Essa noção reforça a ideia de Moltmann de uma escatologia que se realiza dentro da história humana e não para além da mesma. A felicidade e a escatologia podem ser construídas na história.

Com isso, podemos entender que, embora a música não seja enquadrada no perfil de canções religiosas (CALVANI, 1998), trata de um tema cristão: a esperança. Esperança essa que visa a superação dos conflitos do presente e tem como fator norteador os dias melhores.

É interessante notar como as coisas que entrelaçam e convergem para a transcendência e estímulo à esperança e rompimento de situações hostis do cotidiano. A proposta de Tillich, descrita por Calvani de que a cultura aponta para o Incondicional além de ser inovadora e ousada é alentadora, pois revela uma dimensão existencial inestimável.

A teologia está aí para nos ensinar que “o vento é livre” não se pode conter seu ímpeto e sua “rebeldia”. Quem disse que o sagrado é propriedade exclusiva da religião? A esperança irrompe de lugares inimagináveis e a transcendência liga-se ao cotidiano com uma sutileza e doçura que não pode ser contida em dogmas e tratados teológicos. 

A beleza do sagrado mais uma vez se manifesta no humano e abre possibilidades de realizações concretas na história do humano em sua dimensão empírica  do presente, rompendo com a lógica “escapista” e docetista que predominou durante séculos no seio cristão. A esperança se faz hoje. A transcendência se mostra no sair de si para encontrar o outro em sua dimensão existencial.



REFERÊNCIAS:


CALVANI, Carlos Eduardo Brandão. Teologia e MPB. São Paulo: Loyola, 1998.

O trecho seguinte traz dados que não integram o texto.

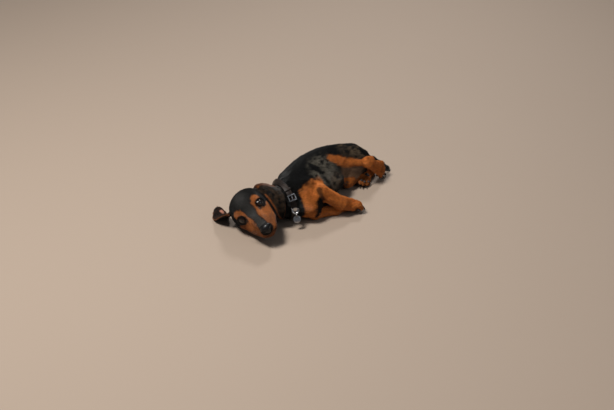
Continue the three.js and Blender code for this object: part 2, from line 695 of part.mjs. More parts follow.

CARRIKER, Timóteo. Dicionário Brasileiro de Teologia. São Paulo: ASTE, 2008.

FERREIRA, Franklin; MYATT, Alan. Teologia sistemática: uma análise histórica, bíblica e apologética para o contexto atual. São Paulo: Vida Nova, 2007.

MOLTMANN, Jurgen. Teologia da esperança: estudos sobre os fundamentos e as consequências de uma escatologia cristã. São Paulo: Herder, 1971.

ROLDÁN, Alberto Fernando. Escatologia: una visión integral desde América Latina. Buenos Aires: kairós Ediciones, 2002.